Aucklander Vanessa Cramond’s work with Médecins Sans Frontières/Doctors Without Borders (MSF) has taken her from Zimbabwe, to Sudan, Syria and the Amsterdam Emergency Support Desk over more than 12 years.
What was your background prior to joining MSF?
I started my nursing career in Auckland and London in the late 1990s, working in emergency medicine and infectious diseases/HIV care at the tail end of the HIV/AIDS pandemic. I had always planned to work in the international humanitarian sphere, and went on to work as an expedition medic in southern Africa, and in HIV projects in Botswana and Nigeria, before coming to MSF in 2006 to work in HIV projects in Zimbabwe.
After more than 12 years of work with MSF, is there an assignment that stands out for you?
All of them do, but working in the Syrian crisis challenged me the most. I first went to Syria with MSF in late 2013. Between 2014 and 2016 we provided mostly remote support due to access challenges because of the war, and finally in 2017, I was lucky enough to return to Syria as Emergency Medical Coordinator when access allowed. At that point, the Syrian people had faced six years of devastating conflict: the health system was severely disrupted and the health and humanitarian needs were growing and changing every day.
Our teams provided trauma care for people on their very worst of days, when they experienced injury as a direct consequence of the bombing and conflict. At the same time, we were trying to deliver essential healthcare to ensure safe births, vaccinations and management and treatment of infections and illnesses. It was both a huge responsibility and a privilege to support Syrian communities during those times, when they had already lost so much. I was proud of the care we were able to provide.
What challenges have shaped your time with MSF?
Providing medical care in low resource or conflict-affected settings requires thinking about what people have the right to – because healthcare is a human right, not a luxury or privilege – and knowing that even with the means MSF has, some needs will still go unmet. Right now, the COVID-19 pandemic is likely bringing that home for healthcare workers everywhere: what it’s like to work when the needs of patients go beyond your means. Many countries are having to decide where to allocate sparse resources, and overwhelmed healthcare systems are unable to provide the extent of medical services needed. These are the types of tough situations you face as a health professional in a humanitarian setting, but you have to focus on what you can do and who you can help
“Right now, the COVID-19 pandemic is likely bringing that home for healthcare workers everywhere: what it’s like to work when the needs of patients go beyond your means.”

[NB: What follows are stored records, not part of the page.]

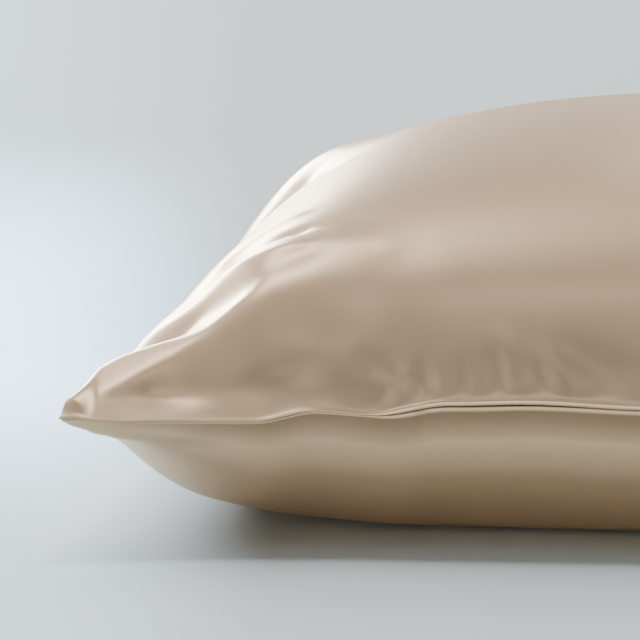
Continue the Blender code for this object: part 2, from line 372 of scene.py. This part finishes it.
# %% Height of the face
# Power and fullness of the face's swells
FACE_SHOULDER = (4.5, 0.84)     # from side to side, steep at the sides and broad on top
FACE_TENT = (1.6, 1.00)         # from side to side, a softer slope
FACE_ALONG = (2.4, 0.55)        # from end to end
TENT_SHARE = 0.40       # of the crown's rise that the softer slope makes
CORNER_RIDGE = 1.6      # how clear a ridge parts the end's slope from the side's, in a corner
FLANGE_REACH = 0.012    # how soon in from the mouth's seam the face rises freely
FOLD_RISE = 0.006       # folds die out where the face is lower than about this
LEAST_RISE = 0.0008     # no fold brings the face nearer to the seam than this
LEAST_SHARE = 1e-6      # keeps a share of 0 from being divided by


def lesser(a, b, sharpness):
    """The lesser of two shares of 1, with a rounder turn the lower the sharpness."""
    a, b = np.maximum(a, LEAST_SHARE), np.maximum(b, LEAST_SHARE)
    return (a ** -sharpness + b ** -sharpness - 1.0) ** (-1.0 / sharpness)


def face_height(s, t):
    """Height of the face over the seam."""
    x, y = outline(s, t)
    across = (1.0 - TENT_SHARE) * swell(s, *FACE_SHOULDER) + TENT_SHARE * swell(s, *FACE_TENT)
    rise = CROWN_RISE * lesser(across, swell(t, *FACE_ALONG), CORNER_RIDGE)
    _, from_end = in_from_seams(s, t)
    rise = rise * (1.0 - np.exp(-from_end / FLANGE_REACH))
    fullness = 1.0 - np.exp(-rise / FOLD_RISE)
    folds = sum(fold(x, y, row) for row in MAIN_FOLDS) * fullness
    ear, share = ear_height(s, t)
    return np.maximum((rise + folds) * (1.0 - share) + ear * share, LEAST_RISE * fullness)


print("crown rises", round(float(face_height(0.0, 0.0)), 4), "m over the seam")

# %% Height of the back
# Power and fullness of the belly's swells
BACK_ACROSS = (2.6, 0.50)
BACK_ALONG = (2.6, 0.38)
BELLY_DEPTH = 0.092     # of the back's form under the seam, before the floor flattens it
FLOOR_BLEND = 0.006     # half the height over which the belly turns flat on the floor
EAR_ROLL = 0.0062       # thickness of the back's rolled edge in an ear
EAR_ROLL_REACH = 0.0022
EAR_NEAR = 0.012        # the belly starts this far into a corner
EAR_FAR = 0.095         # and is full this far in


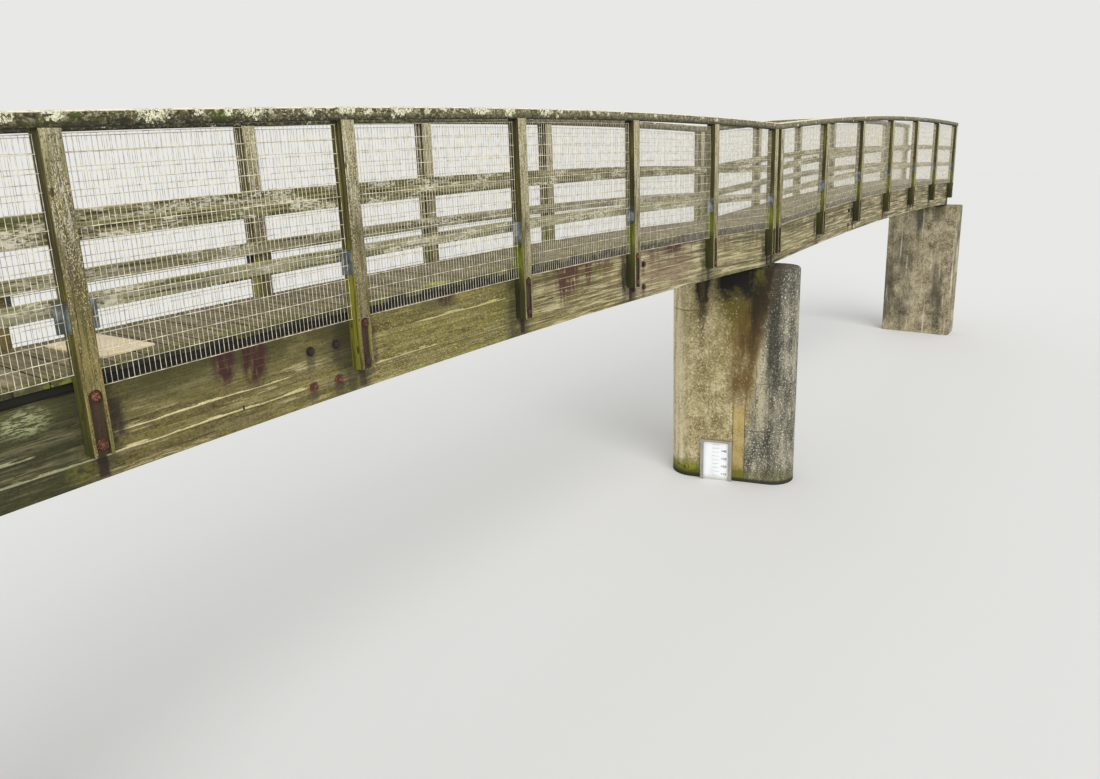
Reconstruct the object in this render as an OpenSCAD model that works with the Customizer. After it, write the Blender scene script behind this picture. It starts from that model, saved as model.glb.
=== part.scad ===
// Two-span timber footbridge: cambered glulam beams on a round-ended pier and two bank seats.
// Millimetres, +X along the bridge, -Y the side with the water gauge, +Z up, Z = 0 at the water.

/* [Spans] */
// Distance between neighbouring parapet posts
bay = 1500; // [1200:50:1800]
// Number of bays in each span
bays = 6; // [4:1:6]
// Length of beam and handrail past the outer face of an end post
end_over = 35; // [15:5:70]
// Open joint between the ends of the two spans
joint_gap = 10; // [6:2:30]
// Radius of the upward camber, measured at the top of the handrail
camber_r = 100000; // [80000:5000:160000]

/* [Levels] */
// Height of the pier top above the water
pier_top = 2620; // [2000:20:3200]
// Thickness of the bearing pads under the beam ends
pad_t = 25; // [20:5:60]
// Deck surface to handrail top
rail_over_deck = 1085; // [950:5:1200]

/* [Beams] */
// Depth of the laminated beams
beam_h = 420; // [340:20:520]
// Width of the laminated beams
beam_w = 110; // [90:5:140]
// Outer face to outer face of the pair of beams
beam_span_y = 810; // [700:10:1200]

/* [Deck] */
// Thickness of the deck boards
board_t = 33; // [25:1:45]
// Width of one deck board
board_w = 139; // [120:1:160]
// Gap between deck boards
board_gap = 6; // [4:1:10]
// Height of the packing strips between beam and boards
strip_h = 47; // [40:1:100]
// Setback of the packing strips from the outer beam face
strip_back = 25; // [10:5:40]
// Length of the loose repair sheet across the bridge
patch_l = 510; // [300:10:600]
// Width of the loose repair sheet
patch_w = 255; // [150:5:400]
// Thickness of the repair sheet
patch_t = 12; // [6:1:25]
// Distance of the repair sheet from the last post but one, towards the pier
patch_off = 270; // [150:5:600]
// Angle of the repair sheet to the boards
patch_turn = 4; // [0:1:10]

/* [Parapet] */
// Width of a post along the bridge
post_w = 90; // [80:5:120]
// Depth of a post across the bridge
post_d = 90; // [80:5:120]
// Height of beam face left bare under the posts
post_short = 134; // [80:2:180]
// Width of the routed slot over the post bolts
slot_w = 56; // [40:2:64]
// Depth of the routed slot
slot_d = 14; // [8:1:25]
// Length of the routed slot above the foot of the post
slot_l = 299; // [240:1:330]
// Height of the handrail section
handrail_h = 70; // [60:5:90]
// Height of each of the two middle rails
midrail_h = 75; // [60:5:100]
// Thickness of the middle rails
midrail_t = 28; // [20:2:40]
// Handrail top down to the top of the upper middle rail
upper_drop = 455; // [380:5:500]
// Handrail top down to the top of the lower middle rail
lower_drop = 755; // [700:5:800]

/* [Mesh] */
// Thickness of the mesh wires
wire = 5; // [4:0.5:6]
// Least height of one mesh row
row_min = 75; // [70:1:80]
// Clear height between the top wire and the handrail
mesh_top = 18; // [10:1:30]
// Clear height between the lowest wire and the beam
mesh_foot = 10; // [5:1:30]
// Clear space between the end wires and the posts
mesh_side = 5; // [5:1:12]
// Wire lines across one panel
lines = 7; // [5:1:8]

/* [Brackets] */
// Height of an angle bracket
bracket_h = 140; // [100:5:180]
// Leg length of an angle bracket
bracket_leg = 42; // [35:1:43]
// Sheet thickness of an angle bracket
bracket_t = 4; // [3:0.5:6]
// Handrail top down to the top of the brackets
bracket_drop = 760; // [700:5:800]

/* [Cross members] */
// Distance of each cross member from the point half way between the two
cross_x = 1695; // [1200:5:2000]
// Distance of that point from the middle of the span, towards the bank
cross_shift = 42; // [0:2:60]
// Thickness of a cross member
cross_t = 75; // [60:5:100]
// Depth of a cross member
cross_h = 280; // [220:10:340]
// Leg of the steel cleats
cleat_leg = 75; // [60:5:90]
// Thickness of the steel cleats
cleat_t = 8; // [6:1:10]

/* [Supports] */
// Thickness of the pier
pier_t = 570; // [400:10:700]
// Whole length of the pier
pier_l = 1490; // [1200:10:1800]
// Angle of the pier to the bridge, following the stream
pier_skew = 15; // [0:1:20]
// Thickness of a bank seat
seat_t = 500; // [400:20:700]
// Width of a bank seat
seat_l = 1300; // [1000:50:1800]

/* [Water gauge] */
// Width of the gauge board
gauge_w = 385; // [250:5:450]
// Height of the gauge board above the water
gauge_h = 515; // [400:5:600]
// Offset of the board from the middle of the pier face
gauge_off = 145; // [0:5:240]

/* [Hidden] */
// the posts either side of the joint, the run of a span's posts and its beam ends
joint_pitch = joint_gap + 2 * end_over + post_w;
post_run = bay * bays;
span_mid = joint_pitch / 2 + post_run / 2;
beam_end = joint_gap / 2;
beam_far = joint_pitch + post_run - joint_gap / 2;
// drops below the handrail top line
drop_deck = rail_over_deck;
drop_strip = drop_deck + board_t;
drop_beam = drop_strip + strip_h;
drop_sole = drop_beam + beam_h;
drop_post = drop_sole - post_short;
// camber rise from the beam end to the middle of the span
half = (beam_far - beam_end) / 2;
sole_r = camber_r - drop_sole;
rise = sole_r - sqrt(sole_r * sole_r - half * half);
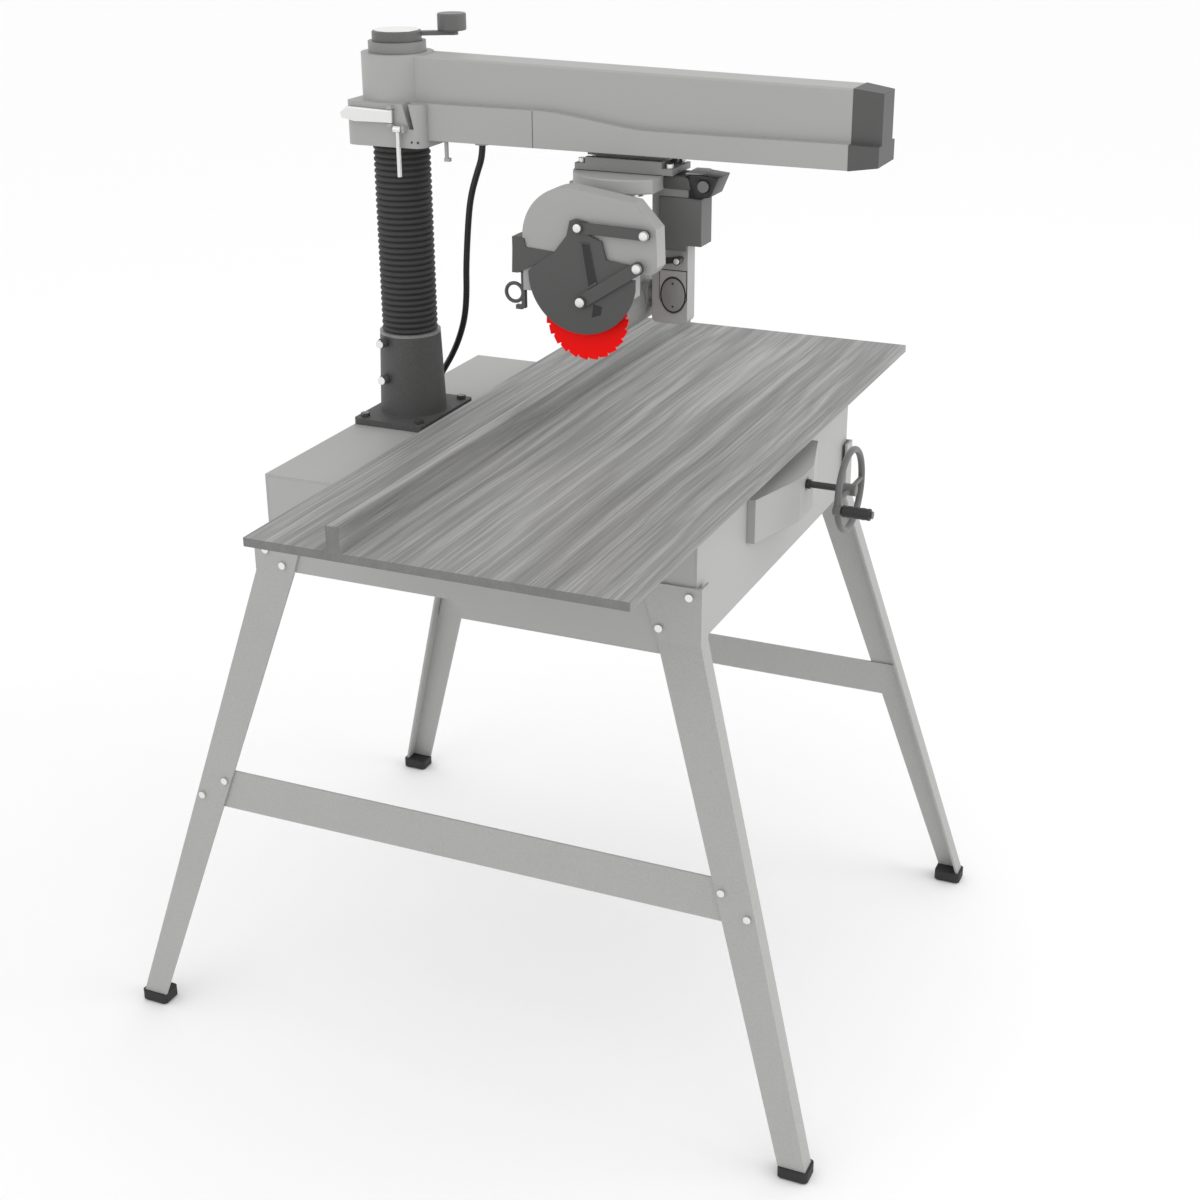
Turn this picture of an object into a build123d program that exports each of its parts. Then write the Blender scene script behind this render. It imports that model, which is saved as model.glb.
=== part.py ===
"""Radial arm saw on a splayed stand. Millimetres. +X is the operator's right, +Y runs back to the
column, +Z is up. The origin is on the floor at the centre of the four feet."""
from build123d import *
import math
import os

# ---- driving dimensions ----
sheet = 3.0                    # base sheet metal
leg_gauge = 4.0                # pressed leg angles
run_fit = 0.05                 # radial gap of a shaft in its bore
gap = 0.3                      # air between pieces that only pass each other

# table
table_top = 910.0
board_thick = 12.0
table_length = 1200.0
table_front = -358.0
table_back = 179.0
fence_front = 35.0
fence_thick = 20.0
fence_rise = 35.0

# base box
base_half = 332.0
base_front = -339.0
base_back = 322.0
deck_top = 889.0
front_beam_low = 735.0
rail_low = 743.0
rail_deep_low = 719.0
rail_step_y = 30.0
table_rail_x = 250.0
table_rail_wide = 44.0

# legs, from the foot up to the knee, then straight up the base's end
foot_x = 443.0
foot_out = 556.0
foot_in = 516.0
leg_end = 12.0
knee_z = 738.0
knee_out = 348.0
knee_in = 285.0
leg_top = {-1: 821.0, 1: 790.0}  # front legs, back legs
leg_lean = 0.318              # how far the inner edge moves along y for each mm of height
leg_lip = 27.0
leg_bolts = {-1: ((288.0, 757.0), (331.0, 808.0)), 1: ((301.0, 753.0), (328.0, 774.0))}
brace_low = 358.0
brace_high = 418.0
bolt_head_r = 5.5
bolt_head_t = 4.0
foot_high = 18.0
foot_wide = 45.0
foot_deep = 36.0

# column
column_y = 263.0
post_r = 30.0
post_wall = 6.0
post_top = 1300.0
sleeve_r = 35.0
sleeve_low = 1155.0
support_r = 46.5
support_foot_r = 51.5
support_top = 1021.0
support_plate = 83.0
support_plate_y = 60.0
support_plate_t = 10.0
key_bolt_heights = (956.0, 1013.0)
key_lug_r = 7.5
key_bolt_r = 6.0
bellows_r = 42.5
bellows_root = 38.5
bellows_wall = 1.2
bellows_top = 1306.0
bellows_folds = 32

# lifting gear
screw_z = 862.0                # height of the cross shaft
screw_r = 9.0
screw_top = 1290.0
screw_lead = 10.0              # rise of the arm for one turn
gear_teeth = 16
gear_heel = 20.0
gear_toe = 12.5
gear_root = 0.86
gear_tip = 1.10
tooth_half_angle = 4.6
hex_r = 4.0
shaft_r = 5.0
wheel_y = -444.0
wheel_r = 63.0
wheel_rim_r = 5.0
wheel_spokes = 2
spoke_r = 3.6
hub_r = 9.0
hub_long = 20.0
grip_r = 9.0
grip_long = 40.0
bracket_half = 140.0
bracket_nose = 31.0
bracket_step = 12.0
bracket_y = -380.0
bracket_low = 815.0
bracket_high = 880.0

# arm
arm_low = 1320.0
arm_half = 30.0
skirt_half = 42.0
skirt_high = 1372.0
skirt_end_high = 1354.0
skirt_s_back = 25.0
skirt_s_front = -157.0
arm_back_top = 1437.0
arm_front_top = 1424.0
arm_casting_end = -432.0
arm_cap_end = -472.0
head_r = 53.0
collar_half = 60.0
collar_back = 322.0
collar_front = 195.0
collar_low = 1310.0
ring_r = 42.0
ring_t = 15.0
cavity_half = 33.0
cavity_high = 1349.0
slot_half = 19.0
track_t = 4.0
ledge = 5.0
cavity_back = 100.0

# carriage
carriage_y = -107.0
roller_r = 8.5
roller_pitch = 45.0
roller_x = 26.0
roller_wide = 9.0
axle_r = 4.0
turret_r = 84.0
turret_low = 1273.0
turret_high = 1293.0
turret_flat = -163.0           # the turret's flat front, where the handle is
king_r = 10.0

# yoke and motor
bevel_z = 1119.0
arbor_z = 1109.0
arbor_y = -87.0
yoke_leg_half = 14.0
yoke_leg_front = -197.0
yoke_leg_back = -143.0
yoke_leg_low = 1081.0
rear_leg_front = -36.0
rear_leg_back = -20.0
trunnion_r = 12.0
motor_r = 47.0
motor_wall = 4.0
motor_left = -72.0
motor_right = 84.0
bell_long = 12.0
rotor_r = 27.0
arbor_r = 8.0
bearing_r = 17.0
blade_x = -118.0
blade_thick = 2.6
blade_r = 64.0
blade_teeth = 24
blade_gullet = 6.0
flange_r = 20.0
guard_x = -130.0
guard_in = -99.0
guard_wall = 3.0
guard_centre = (-68.0, 1216.0)
guard_r = 72.0
lower_guard_x = -136.0
lower_guard_t = 3.0
lower_guard_centre = (-88.0, 1168.0)
lower_guard_r = 81.0
link_t = 3.0
link_half = 7.5
link_pin_r = 4.0
link_play = 2.5                # loose hole where the four-bar is opened
upper_pivot = (-183.9, 1233.4)
upper_pin = (-85.2, 1236.1)
lower_pivot = (-173.5, 1188.1)
lower_pin = (-88.8, 1133.6)

# top crank
crank_r = 80.0
crank_angle = 30.0             # from straight ahead towards the operator's right
crank_disc_r = 36.0
crank_disc_t = 14.0
crank_knob_r = 21.0
crank_knob_t = 21.0

# cable
cable_r = 4.8
cable_y = 129.0                # where it leaves the arm
cable_deck = (100.0, 281.0)    # where it enters the base
latch_x = -collar_half - 0.5


# ---- helpers ----
def block(x0, x1, y0, y1, z0, z1):
    return Pos((x0 + x1) / 2, (y0 + y1) / 2, (z0 + z1) / 2) * Box(abs(x1 - x0), abs(y1 - y0), abs(z1 - z0))


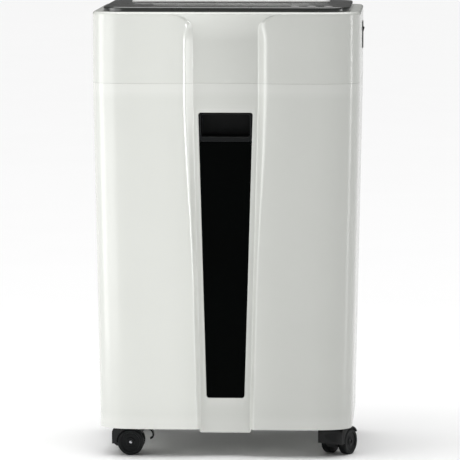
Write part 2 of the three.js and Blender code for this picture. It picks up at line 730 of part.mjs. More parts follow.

What’s your advice to others wanting to do this work?
Expose yourself to as many aspects of clinical practice as you can – from emergency medicine to obstetrics – and develop a varied skill set. I completed a Masters of International Health to deepen my understanding of planning and implementing health programs. Having a good support system at home is vital. Get to know yourself and how you respond under pressure, or when your normal coping skills are challenged. The learning you gain from this type of work might be tough and at times confronting, and it will challenge both your clinical skills and how you view the world, but it is so very worth it.
What’s next for you?
Through my work with MSF I’ve become a passionate advocate for vaccination and its role in keeping kids healthy, and right now I’ve taken a role with the World Health Organization working with the Global Polio Eradication Initiative. I’m having a break from MSF but I’ll be back; it’s not just a job for me, it’s an integral part of who I am.